Complementary trace-element fractionation in volcanic and plutonic rocks: imperfect examples from ocean-floor basalts and gabbros

A simple trace-element model that is generalized from one devised by Albarede (1976) can be used to treat plutonic rocks as mixtures of cumulate phases and trapped liquid. The model is based on the Rayleigh fractionation law, mass balance, and modal data and, with certain assumptions, can give estimates of the mass fraction of the liquid component (X t) in a cumulate rock and of some of the characteristics of that liquid, including trace-element concentrations and the mass fraction of the original liquid (F) that remained in the magma chamber when some of it was trapped. Application of the model to Cr and Zr data for ten dredged gabbros from the Oceanographer Fracture Zone (OFZ) in the North Atlantic yields results in the range Xt=0.014-0.17 and F=0.04-0.22. A more complex model extends the equations developed by Greenland (1970) and combines them with constraints from 1-atm experiments on ocean-floor basalts to effectively map phase-saturation boundaries onto trace-element variation diagrams.
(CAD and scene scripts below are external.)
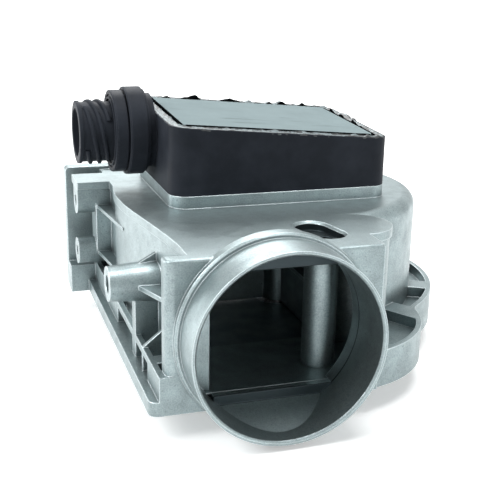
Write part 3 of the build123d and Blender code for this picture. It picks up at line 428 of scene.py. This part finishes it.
def inside_group():
    """Mask of painted shade on the bore's wall, the sill, the oval well, the column, the upper step and the
    rear of the channel, from Object coordinates.
    """
    group, entry, leave = new_group("painted_shade_inside", {}, {"Inside": "NodeSocketFloat"})
    nodes, links = group.nodes, group.links
    place = nodes.new("ShaderNodeTexCoord").outputs["Object"]
    parts = nodes.new("ShaderNodeSeparateXYZ")
    links.new(place, parts.inputs["Vector"])
    x, y, z = (parts.outputs[axis] for axis in "XYZ")
    from_bore = distance_from(nodes, links, place, (0, 0, 0), (1, 0, 1))
    from_well = distance_from(nodes, links, place, WELL_CENTRE, (1, 1, 0))
    from_column = distance_from(nodes, links, place, COLUMN_CENTRE, (1, 1, 0))

    def zone(*limits):
        """One where every measure lies between its two limits."""
        return both(nodes, links, *(within(nodes, links, value, *pair) for value, pair in limits))

    bore = zone((from_bore, BORE_WALL), (y, BORE_SPAN))
    sill = zone((from_bore, INSIDE_BORE), (y, SILL_FACE))
    well = zone((from_well, WELL_REACH), (z, WELL_SPAN))
    column = zone((from_column, COLUMN_REACH), (z, COLUMN_SPAN))
    step = zone((from_bore, INSIDE_BORE), (y, UPPER_STEP_FACE), (z, UPPER_STEP_SPAN))
    rear = zone((x, REAR_WIDTH), (y, REAR_SPAN), (z, REAR_HEIGHT))
    total = remap(nodes, links, bore, 0, 1, 0, BORE_SHADE)
    for mask in (sill, well, column, step, remap(nodes, links, rear, 0, 1, 0, REAR_SHADE)):
        most = add_node(nodes, "ShaderNodeMath", operation="MAXIMUM")
        links.new(total, most.inputs[0])
        links.new(mask, most.inputs[1])
        total = most.outputs["Value"]
    links.new(total, leave.inputs["Inside"])
    return group


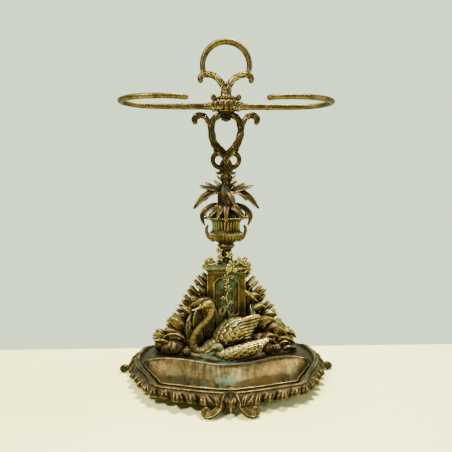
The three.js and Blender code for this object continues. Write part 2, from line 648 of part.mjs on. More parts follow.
// ---- collar, yoke and carrying handle ----
function collar() {
  const z = COLLAR_Z;
  const disc = turned(
    [[0, z], [24, z], [29, z + 3], [26, z + 8], [17, z + COLLAR_HEIGHT], [0, z + COLLAR_HEIGHT]],
    { depth: 0.6 },
  );
  return join(disc, ball(v(27, 0, z + 6), 7, 7, 5.9), ball(v(-27, 0, z + 6), 7, 7, 5.9));
}
add("top_collar", cut(collar(), studHole));

const dip = Math.asin(HANDLE_RISE / HANDLE_R);
const handleEndX = HANDLE_R * Math.cos(dip);
const handlePin = (sign, grow) =>
  upright(PIN_R + grow, sign * handleEndX, 0, SEAT_Z - 8 - grow, SEAT_Z + 9 + grow, 8);
const pinRooms = [handlePin(1, BORE_GAP), handlePin(-1, BORE_GAP)];

function yoke() {
  const base = YOKE_Z;
  const arm = [[3, 2], [5, 18], [13, 32], [28, 43], [42, 47], [54, 45], [60, 38], [57, 33]];
  const path = arm.map(([x, up]) => v(x * reach, 0, base + up));
  const pillar = turned([[0, base], [13, base], [10, base + 10], [11, base + 24], [0, base + 28]], { depth: 0.75, sides: 12 });
  const seats = [1, -1].map((sign) => upright(7, sign * handleEndX, 0, SEAT_Z - 10, SEAT_Z));
  return join(bothSides(path, (side) => limb(side, [9, 8, 6.5, 6, 6, 6, 5.5, 4.5], { steps: 12 })), pillar, ...seats);
}
const aboveSeats = block(v(-120, -40, SEAT_Z), v(120, 40, SEAT_Z + 60));
add("handle_yoke", cut(yoke(), studHole, ...pinRooms, aboveSeats));

function handle() {
  const sweep = dip + 0.12;
  const path = [];
  for (let i = 0; i <= 12; i++) {
    const a = -sweep + ((Math.PI + 2 * sweep) * i) / 12;
    path.push(v(HANDLE_R * Math.cos(a), 0, HANDLE_Z + HANDLE_R * Math.sin(a)));
  }
  const ends = 6.6;
  return limb(path, [ends, HANDLE_TUBE_R, HANDLE_TUBE_R, HANDLE_TUBE_R, ends], { sides: 8, steps: 20 });
}
const belowSeats = block(v(-120, -40, SEAT_Z - 60), v(120, 40, SEAT_Z + GAP));
add("handle_loop", cut(handle(), belowSeats, ...pinRooms));
add("handle_pin_left", handlePin(-1, 0), "fixing");
add("handle_pin_right", handlePin(1, 0), "fixing");

// The origin is on the floor under the middle of the whole stand.
const box = new THREE.Box3().setFromObject(stand);
const middle = box.getCenter(v(0, 0, 0));
stand.position.set(-middle.x, -middle.y, -box.min.z);

export default stand;
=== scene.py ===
import math

import bpy
import numpy as np
from mathutils import Matrix, Vector


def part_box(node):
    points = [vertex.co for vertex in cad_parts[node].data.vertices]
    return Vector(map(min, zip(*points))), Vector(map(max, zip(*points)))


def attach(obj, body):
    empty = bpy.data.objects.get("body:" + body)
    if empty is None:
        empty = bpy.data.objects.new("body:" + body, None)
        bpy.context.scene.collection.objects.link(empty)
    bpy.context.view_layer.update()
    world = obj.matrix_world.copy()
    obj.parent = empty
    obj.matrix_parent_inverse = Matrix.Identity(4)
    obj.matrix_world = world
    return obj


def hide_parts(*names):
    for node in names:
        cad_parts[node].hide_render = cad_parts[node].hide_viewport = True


bl_info = {
    "name": "Cast brass umbrella stand",
    "version": (1, 0, 0),
    "blender": (4, 5, 0),
    "location": "View3D > Sidebar > Stand",
    "description": "Builds the carved surface of a cast brass umbrella stand round its solids",
    "category": "Add Mesh",
}

TAU = 2 * math.pi
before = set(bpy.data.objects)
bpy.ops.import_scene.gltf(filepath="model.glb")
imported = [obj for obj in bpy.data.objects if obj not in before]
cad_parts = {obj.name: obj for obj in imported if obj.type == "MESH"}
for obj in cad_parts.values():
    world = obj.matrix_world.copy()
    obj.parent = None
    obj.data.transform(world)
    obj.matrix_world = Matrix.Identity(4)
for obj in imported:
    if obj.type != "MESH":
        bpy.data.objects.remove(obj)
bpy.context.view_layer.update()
_low, _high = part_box("column_rod")
COLUMN = np.array([(_low.x + _high.x) / 2, (_low.y + _high.y) / 2, 0.0])  # the column's foot, metres


def span(node):
    """Lowest and highest corner of a CAD node, in millimetres round the column."""
    low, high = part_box(node)
    return (np.array(low) - COLUMN) * 1000, (np.array(high) - COLUMN) * 1000


# Heights, in millimetres: the top of the deck, and the ledge that the tray's rim lies on.
DECK = span("reed_panel")[0][2] - 0.3
LEDGE = DECK - 7
OUTLINE_POINTS = 1120  # round the base
BORDER_LEAVES = 60  # no two of this many are alike
TRAY_DEPTH = 18
SWAN_Y = -51  # where the swan stands, from back to front
CYGNET_Y = -82
HANDLE_R = 55.0
HANDLE_DIP = 13.6  # from the middle of the handle's round down to its ends
# How far the ambient occlusion looks when it paints shade into the hollows, in metres.
SHADE_REACH = 0.016  # reach of the dark in the hollows, in metres


# ---- curves ----
def unit(vectors):
    """The vectors, each one long."""
    return vectors / np.maximum(np.linalg.norm(vectors, axis=-1, keepdims=True), 1e-9)


def by_share(values, count):
    """A short list of numbers, spread evenly and read off at count places."""
    values = np.atleast_1d(values).astype(float)
    return np.interp(np.linspace(0, 1, count), np.linspace(0, 1, len(values)), values)


def through(points, per_span, closed=False):
    """Centripetal curve through points, with the same number of steps between each two."""
    p = np.asarray(points, float)
    if closed:
        p = np.vstack([p[-1:], p, p[:2]])
    else:
        p = np.vstack([2 * p[:1] - p[1:2], p, 2 * p[-1:] - p[-2:-1]])
    out = []
    t = np.linspace(0, 1, per_span, endpoint=False)[:, None]
    for a, b, c, d in zip(p, p[1:], p[2:], p[3:]):
        d0, d1, d2 = (max(np.linalg.norm(q - r), 1e-6) ** 0.5 for q, r in ((b, a), (c, b), (d, c)))
        m1 = ((b - a) / d0 - (c - a) / (d0 + d1) + (c - b) / d1) * d1
        m2 = ((c - b) / d1 - (d - b) / (d1 + d2) + (d - c) / d2) * d1
        out.append(b + m1 * t + (3 * (c - b) - 2 * m1 - m2) * t**2 + (2 * (b - c) + m1 + m2) * t**3)
    if not closed:
        out.append(p[-2:-1])
    return np.vstack(out)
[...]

On a Zr-Sr plot, the model is capable of mimicking mixing chords and differences in liquid lines of descent (or parental compositions) inferred from major-element chemistry for several OFZ basalts. Qualitatively, the associated gabbros can also be rationalized as cumulate/melt mixtures on this diagram, although the allowable range of liquid compositions is large. In addition, there is some suggestion that the Zr-Sr liquid line of descent fitted to the OFZ basalts may have more general relevance to other ocean-floor rocks (e.g., Galapagos and FAMOUS glasses).